My magical spring starts on Tuesday with the Workshop on Text, Ritual and Magic at the University of Helsinki. The starting point of the two-day workshop is to question and deconstruct the dichotomy between magic and religion.
The workshop is organised by the two research centres of excellence funded by Academy of Finland, the Centre of Excellence in Changes in Sacred Texts and Traditions and the Centre of Excellence in Reason and Religious Recognition.
I will present a paper on ”Magical survivals? Late antique bishops and local religious practices”.
Abstract: In Late Antiquity, ecclesiastical leaders often defined as ‘pagan’, superstitious and even magical those rituals and beliefs that they disliked. Augustine of Hippo, for instance, depicted a number of practices as ‘pagan’ elements that recent converts could not abandon and therefore carried with them into the church after Constantine’s conversion. Augustine and other church leaders have been influential in setting out the course of interpreting the local popular forms of religiosity as magic (‘magical survivals’) or leftovers of ‘paganism’ (‘pagan survivals’).

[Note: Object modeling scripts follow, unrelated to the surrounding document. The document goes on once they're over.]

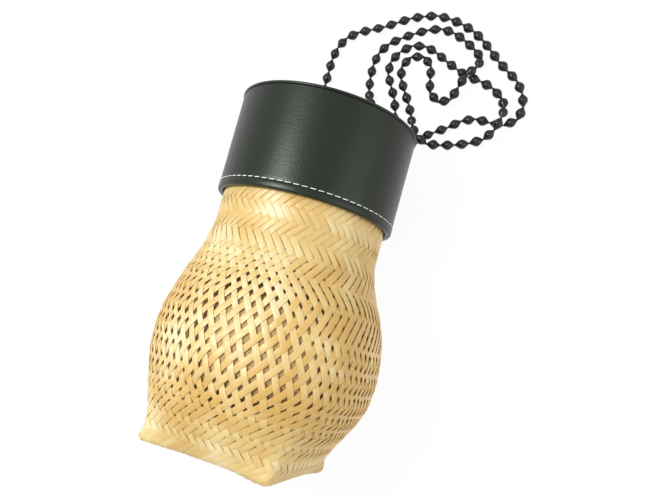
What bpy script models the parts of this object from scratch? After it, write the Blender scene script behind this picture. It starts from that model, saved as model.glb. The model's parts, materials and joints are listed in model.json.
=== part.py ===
"""The solids of the basket bag: one object for each node, in metres, with +Z up.

The bag lies on its side. Its axis runs along +Y, from the woven base to the leather lid, and leans
down to the lid, because the bag rests on its belly and on the lid's rim. The beaded strap leaves the
lid's top and lies on the floor beyond it.

Most pieces are turned about the bag's axis. They are written in the bag's own places: a station is a
distance along the axis from the base, and a radius is a distance from the axis. laid_down() then puts
them on the floor.
"""

import math

import bmesh
import bpy
from mathutils import Matrix, Vector

# Between neighbouring pieces.
CLEAR = 0.0003
CUT_OVERRUN = 0.002

# The woven basket.
BASKET_HEIGHT = 0.212
BASE_HALF = 0.0436
BELLY_HALF = 0.070
BELLY_STATION = 0.068
NECK_RADIUS = 0.055
STRAIGHT_NECK_BELOW_LID = 0.0213
WEAVE_THICKNESS = 0.0016
BASKET_SIDES = 40

# The wall's outline below the belly: share of the way up to the belly, share of the way out from the
# base's half width to the belly's, and how much of the square base is left in the section.
LOWER_WALL_SHARES = (
    (0.0, 0.0, 1.0),
    (0.05, 0.09, 0.8),
    (0.132, 0.242, 0.5),
    (0.309, 0.508, 0.15),
    (0.544, 0.79, 0.0),
    (0.794, 0.962, 0.0),
    (1.0, 1.0, 0.0),
)
# Above the belly: share of the way up to the neck, and share of the swelling that is left.
UPPER_WALL_SHARES = (
    (0.162, 0.953),
    (0.338, 0.8),
    (0.514, 0.587),
    (0.689, 0.313),
    (0.851, 0.107),
    (1.0, 0.0),
)
# The section is a circle at the neck and rounded squarish at the belly: exponents of its curve.
BELLY_EXPONENT = 2.6
NECK_EXPONENT = 2.0

# The rim of the basket's mouth, inside the lid.
RIM_STEP = 0.002
HOOP_HEIGHT = 0.008
OUTER_HOOP_THICKNESS = 0.0013
INNER_HOOP_THICKNESS = 0.0013
BINDING_THICKNESS = 0.0005
BINDING_OVERLAP = 0.001

# The cloth pouch inside the basket.
POUCH_THICKNESS = 0.0008

# The leather lid. It widens a little from its foot to its top, and slides over the neck.
LID_HEIGHT = 0.0667
LID_HEADROOM = 0.018
LID_RUNNING_GAP = 0.0011
LID_FLARE = 0.001
LEATHER = 0.0011
STIFFENER = 0.0009
FOLD_THICKNESS = 0.0009
FOLD_HEIGHT = 0.014
TOP_BOARD = 0.0012
LID_LINING = 0.0007
PIPING_RADIUS = 0.001
LID_SIDES = 60
PIPING_SIDES = 8

# The sewing thread round the lid's foot and down the band's seam. It shows as stitches, with a thin
# link from each one to the next.
STITCH_COUNT = 80
STITCH_LENGTH = 0.0034
STITCH_WIDTH = 0.0007
STITCH_THICKNESS = 0.0005
STITCH_TAPER = 0.0002
LINK_WIDTH = 0.0003
LINK_THICKNESS = 0.0003
STITCH_RISE = 0.0042
SEAM_ANGLE = math.radians(-50.0)
SEAM_STITCH_PITCH = 0.0047
SEAM_MARGIN = 0.006

# The eyelets in the lid's top.
EYELET_PLACE = 0.035
EYELET_BORE = 0.0015
EYELET_BARREL = 0.0023
EYELET_FLANGE = 0.0042
EYELET_FLANGE_THICKNESS = 0.0006
EYELET_OVERHANG = 0.0011
WASHER_RADIUS = 0.0038
WASHER_THICKNESS = 0.0006
EYELET_SIDES = 16

# The strap.
THREAD_RADIUS = 0.0005
BEAD_RADIUS = 0.0036
BEAD_LENGTH = 0.0084
BEAD_END_RADIUS = 0.00125
BEAD_WIDEST_SHARE = 0.42
BEAD_PITCH = 0.0106
FIRST_BEAD_LEAD = 0.001
KNOT_RADIUS = 0.002
TAIL_STRAIGHT = 0.003

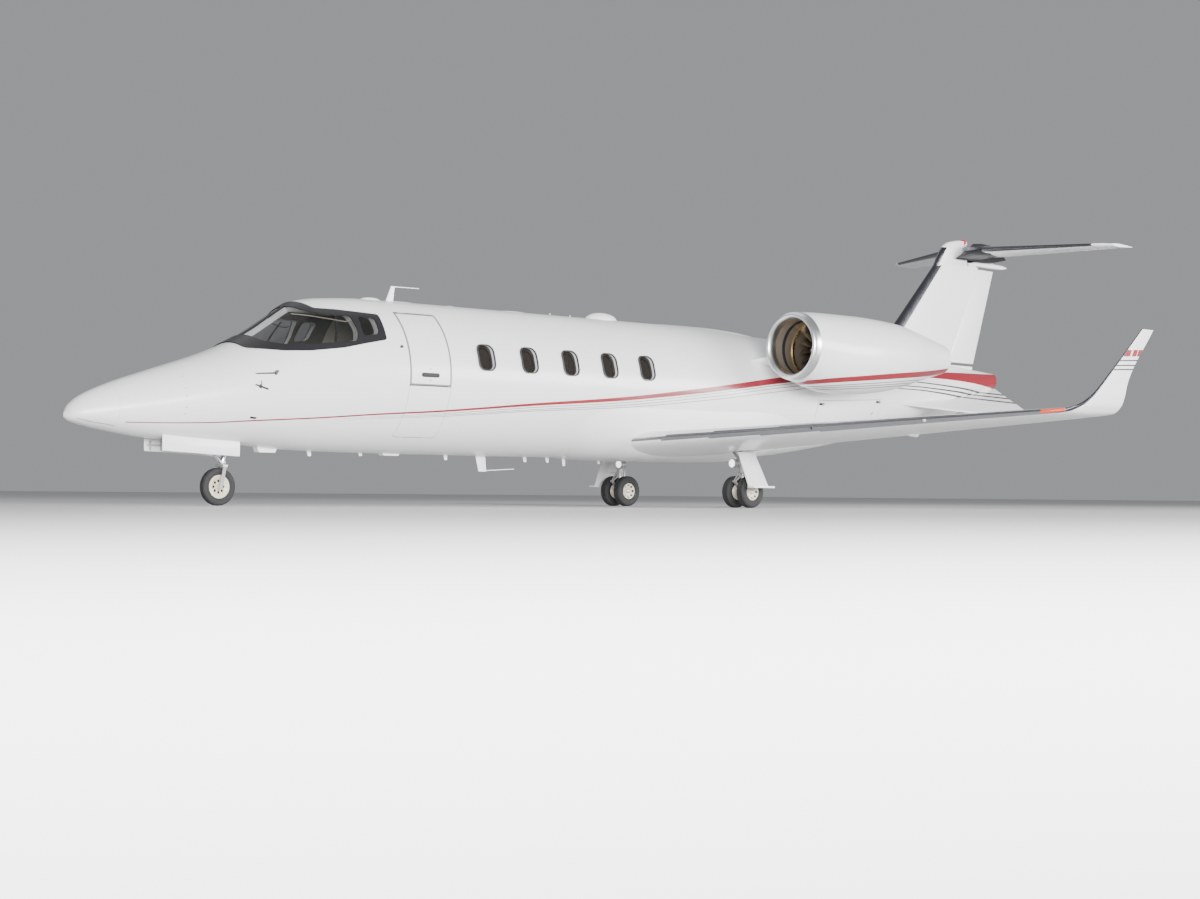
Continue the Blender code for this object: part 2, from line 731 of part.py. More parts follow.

I will discuss local and/or popular forms of late antique religiosity with a few examples taken from the writings of Augustine and Jerome. I suggest that, instead of interpreting local popular forms of religiosity simply as ‘magical survivals’ or ‘pagan survivals’ and even making ‘pagan’ – ‘Christian’ distinctions, it will be more fruitful to analyse them as parts of local religious worlds, in their varying social contexts.